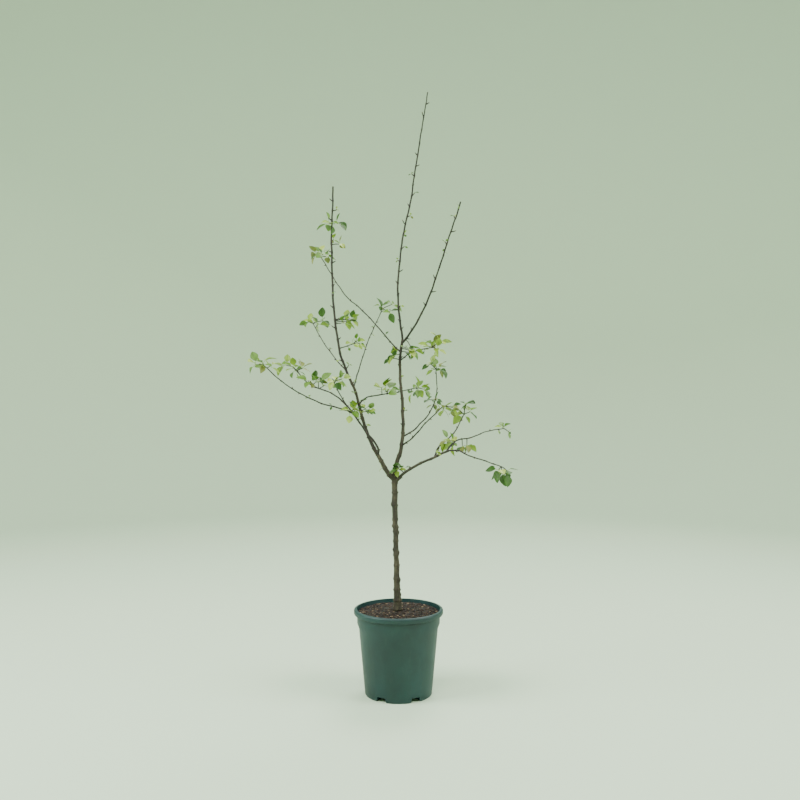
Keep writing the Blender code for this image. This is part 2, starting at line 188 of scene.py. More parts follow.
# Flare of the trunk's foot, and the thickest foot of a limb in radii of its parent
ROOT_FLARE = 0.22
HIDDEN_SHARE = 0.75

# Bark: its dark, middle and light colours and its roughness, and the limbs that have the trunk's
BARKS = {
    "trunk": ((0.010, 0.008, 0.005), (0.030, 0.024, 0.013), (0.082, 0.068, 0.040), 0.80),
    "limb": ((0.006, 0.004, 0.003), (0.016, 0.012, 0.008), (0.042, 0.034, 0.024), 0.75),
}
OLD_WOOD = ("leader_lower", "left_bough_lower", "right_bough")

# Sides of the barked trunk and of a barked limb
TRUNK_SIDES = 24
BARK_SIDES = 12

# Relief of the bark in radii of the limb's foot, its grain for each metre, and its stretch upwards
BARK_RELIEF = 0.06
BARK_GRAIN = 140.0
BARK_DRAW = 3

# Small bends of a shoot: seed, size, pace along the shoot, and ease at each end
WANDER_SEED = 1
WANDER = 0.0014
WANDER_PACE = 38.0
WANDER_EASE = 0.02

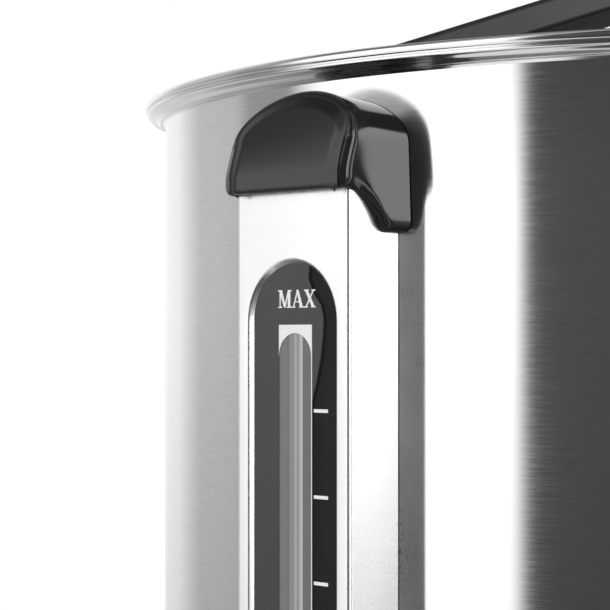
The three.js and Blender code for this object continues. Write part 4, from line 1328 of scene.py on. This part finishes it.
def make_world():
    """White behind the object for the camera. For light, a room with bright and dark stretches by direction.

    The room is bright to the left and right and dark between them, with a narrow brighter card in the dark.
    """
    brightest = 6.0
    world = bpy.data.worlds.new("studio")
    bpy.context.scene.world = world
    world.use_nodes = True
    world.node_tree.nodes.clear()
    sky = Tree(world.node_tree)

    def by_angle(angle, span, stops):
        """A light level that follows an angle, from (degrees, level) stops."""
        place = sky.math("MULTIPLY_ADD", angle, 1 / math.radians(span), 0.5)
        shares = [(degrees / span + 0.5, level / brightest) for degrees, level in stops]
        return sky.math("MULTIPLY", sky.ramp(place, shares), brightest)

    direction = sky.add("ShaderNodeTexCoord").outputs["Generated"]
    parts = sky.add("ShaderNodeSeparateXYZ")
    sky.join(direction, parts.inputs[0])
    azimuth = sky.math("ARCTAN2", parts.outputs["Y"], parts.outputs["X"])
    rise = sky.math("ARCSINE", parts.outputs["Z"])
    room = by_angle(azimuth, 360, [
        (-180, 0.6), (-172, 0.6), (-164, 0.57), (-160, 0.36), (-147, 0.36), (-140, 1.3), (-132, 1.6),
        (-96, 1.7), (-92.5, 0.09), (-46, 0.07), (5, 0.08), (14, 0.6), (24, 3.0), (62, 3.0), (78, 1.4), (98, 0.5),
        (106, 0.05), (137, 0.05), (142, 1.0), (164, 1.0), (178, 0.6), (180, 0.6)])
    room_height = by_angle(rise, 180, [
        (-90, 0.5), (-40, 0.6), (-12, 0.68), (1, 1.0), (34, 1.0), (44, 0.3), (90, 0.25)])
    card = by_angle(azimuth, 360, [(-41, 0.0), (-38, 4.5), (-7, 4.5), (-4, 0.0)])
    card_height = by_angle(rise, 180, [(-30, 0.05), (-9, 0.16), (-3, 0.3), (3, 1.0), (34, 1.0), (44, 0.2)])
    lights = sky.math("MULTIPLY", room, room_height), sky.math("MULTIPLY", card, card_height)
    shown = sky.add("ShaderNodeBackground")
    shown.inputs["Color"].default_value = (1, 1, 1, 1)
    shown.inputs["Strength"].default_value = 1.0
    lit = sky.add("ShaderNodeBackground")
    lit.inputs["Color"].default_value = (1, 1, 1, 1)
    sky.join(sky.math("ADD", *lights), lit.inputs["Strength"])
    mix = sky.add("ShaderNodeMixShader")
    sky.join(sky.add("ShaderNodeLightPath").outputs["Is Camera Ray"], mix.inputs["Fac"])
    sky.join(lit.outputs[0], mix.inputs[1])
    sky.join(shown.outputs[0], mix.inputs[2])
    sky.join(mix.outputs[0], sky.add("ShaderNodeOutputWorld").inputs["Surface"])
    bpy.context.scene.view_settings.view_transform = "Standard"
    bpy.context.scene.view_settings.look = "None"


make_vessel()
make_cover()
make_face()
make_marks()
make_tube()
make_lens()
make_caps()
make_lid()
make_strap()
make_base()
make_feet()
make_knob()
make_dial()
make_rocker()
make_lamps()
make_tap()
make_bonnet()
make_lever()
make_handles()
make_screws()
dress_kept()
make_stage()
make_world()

== == ==

Directions - Up to and including the line with "HIDDEN_SHARE = 0.75", print every line of the records from the start.

Exercise result -
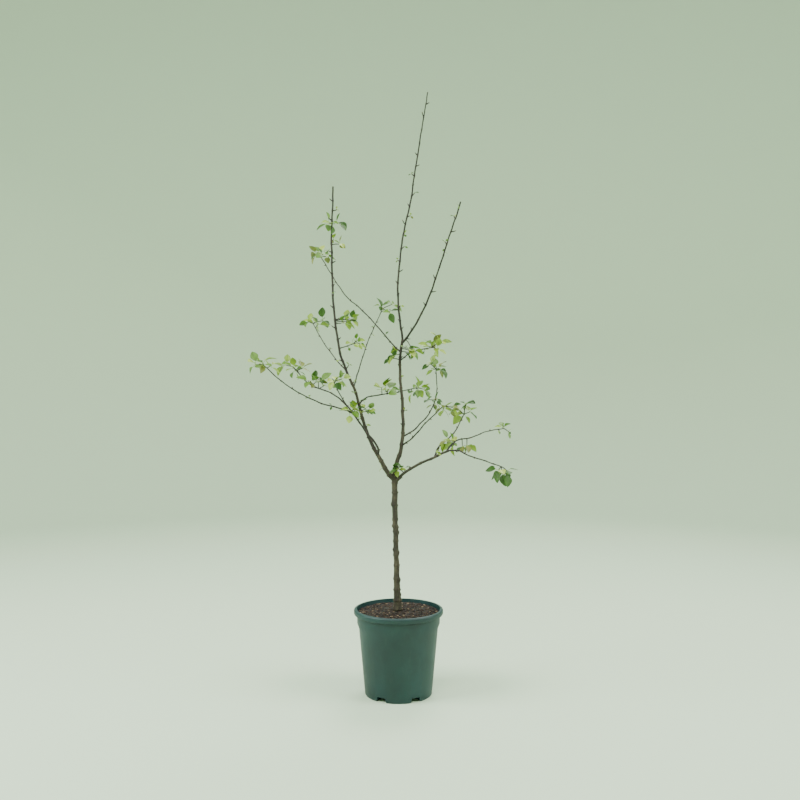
Keep writing the Blender code for this image. This is part 2, starting at line 188 of scene.py. More parts follow.
# Flare of the trunk's foot, and the thickest foot of a limb in radii of its parent
ROOT_FLARE = 0.22
HIDDEN_SHARE = 0.75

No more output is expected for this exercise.